Machine learning and advanced analytics
In an earlier post we mentioned the Cortana Analytics suite as it was called at that time. The name changed to Cortana Intelligence suite in the meantime.
Microsoft put 5 different categories of tools and solutions under the Cortana umbrella. In the first post we discussed about the “Information Management” part, in the second we focused on “Big data stores”, this one is all about “Machine learning and advanced analytics”
There are three different parts under this heading: Machine Learning, HDInsight and Stream Analysis. We discuss them in more detail in the next chapters, but focus mainly on the Microsoft offerings.
This is one of our favourite parts in the Cortana stack. The whole solution is based on the Azure Machine Learing Studio, an online tool to “draw” data science processes. In the beginning of 2016 we posted a first article on the subject, you can find it here.

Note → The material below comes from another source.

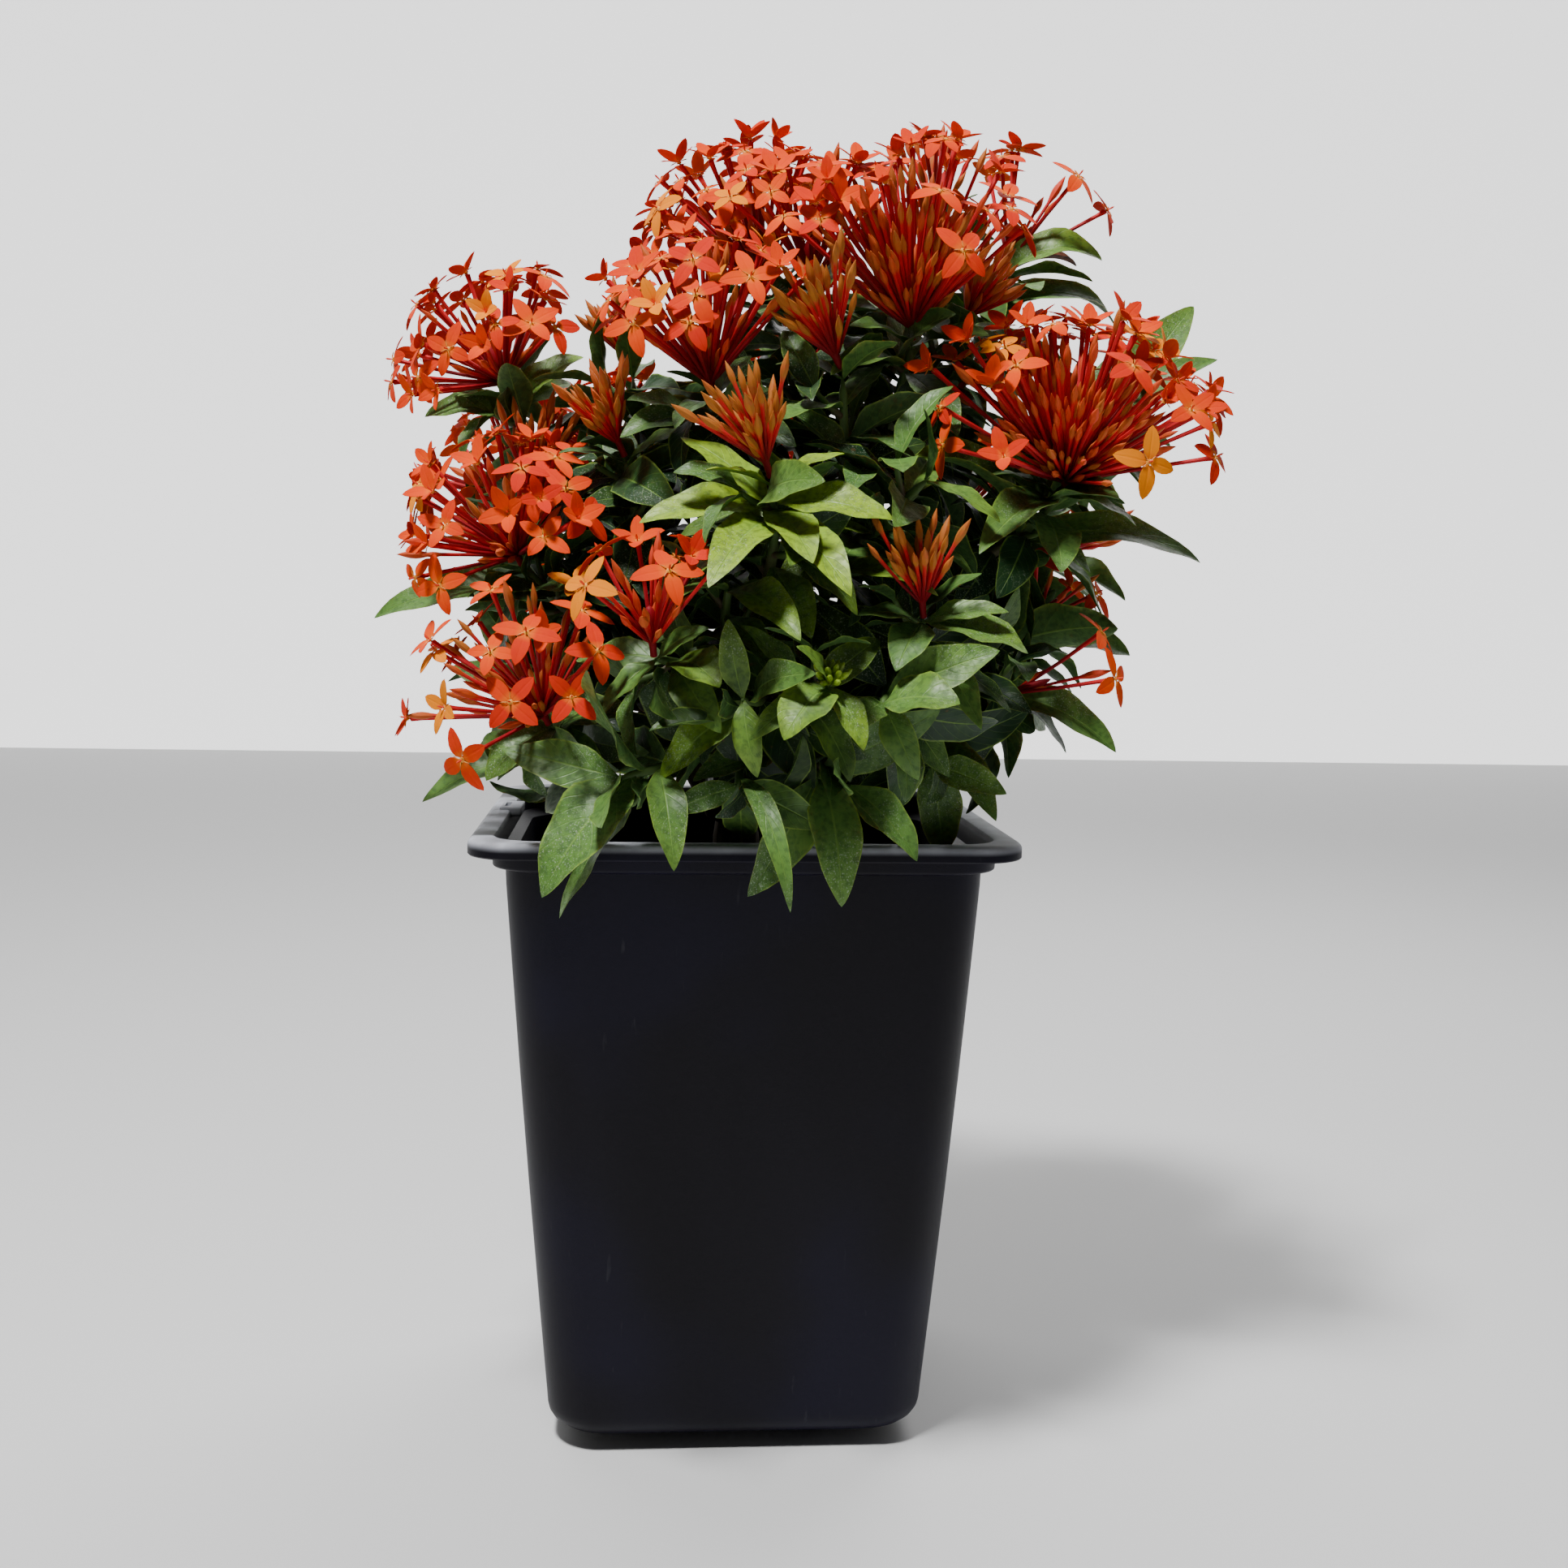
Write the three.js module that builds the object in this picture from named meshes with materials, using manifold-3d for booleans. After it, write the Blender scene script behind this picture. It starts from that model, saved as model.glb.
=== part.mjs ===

The Azure ML Studio can be found here, you should definitely go take a look and try it out; you can have trial accounts. It is a very nice tool to create in a “flow-diagram”-way the different steps and actions. Below you can see a screenshot from an actual exercise in Microsofts Data Science track, something we will discuss later we I finished the whole track:
On the left in the screen you find all the different actions you can do in a step, there is plenty of choice and they are updated regularly. If you don’t find what you are looking for you can always integrate your own code in R or Python, it seamlessly integrates in the environment.
A nice touch is that within the canvas you can use a lot of example datasets to start playing and testing different ML models:
Once you start building you what they call an “experiment” you can drag & drop different actions. At the end you can even publish your model through a web service in a very easy way and use it in whatever application you want:
And using this in Excel:
As stated earlier, we are currently enrolled in the Data Science Track in the Microsoft Professional Degree Program and use extensively the features in ML Studio. So far so good!
HDInsight is the managed Apache Hadoop, Spark, R (Server) HBase and Storm cloud service from Microsoft. The following services are available:
In later articles we will do some tests on this environment, for the moment we focus on the pure Microsoft products such as the one below.
Stream Analytics is a pure Microsoft offering to let you rapidly develop and deploy low-cost solutions to gain real-time insights from devices, sensors, infrastructure, and applications. Typically for Internet of Things (IoT) scenarios, such as real-time remote management and monitoring or gaining insights from devices like mobile phones and connected cars. The whole idea behind this is to be able to use certain (machine learning) algorithms to predict movements in the data and for example carry out preventive maintenance to avoid problems later.
The principle is based on different “inputs” that basically “feed” your datastream. you can query this datastream using some kind of SQL dialect and use this data to create real-time dashboard using Power BI, we will discussed this in the next post.
The solution guarantees event delivery, so every “input” received will never be lost. In the picture below you can see a graphical overview of the whole process:
Event Inputs versus Reference Data
There is a distinction between incoming live data that changes very often (several times per second) and data that should be available but doesn’t change that often. for example in the scope of car data monitoring the event inputs are all the data coming from the different sensors, the Reference Data is in this case the make and model of the car or the owner, something that doesn’t change often or at all for a particular experiment.
Temporal functions are functions that allow you to do certain operations within a certain time interval (or time window). Streaming Analytics support currently following:
- Tumbling Windows: repeating, non-overlapping, fixed interval windows.
- Hopping Windows: generic window, can be overlapping, fixed in size.
- Sliding Windows: slides by an “amount” and produces output when a certain event occurs (the mean of some sample in a time period for example).
There are certain functions to handle out-of-order events and to manage “late arrivals”.
The pricing is based on volumes and streaming units.
- Volume is the size of data processed by the streaming jobs (in GB). Currently this is around $0.001 per GB (prices may vary).
- Streaming Unit is a blended measure of CPU, memory use and throughput. This is priced in $ per hour. (around 0.031 per hour, prices may vary).
Note that this is limited to 1 MB per second.
One of the nicest part of this offering is without doubt the Azure ML Studio. In the weeks I spent with it I was impressed by its ease of use and capabilities. I am not convinced that is a tool you can hand-over to business people, but with some training and providing templates they should be able to do simple tasks and modifications. For the more serious data-scientist there is the integration with Python or R (or both if you like) that opens a ton of possibilities.
In this session we focussed on use and capabilities; in one of our next articles we are going to test its performance and speed.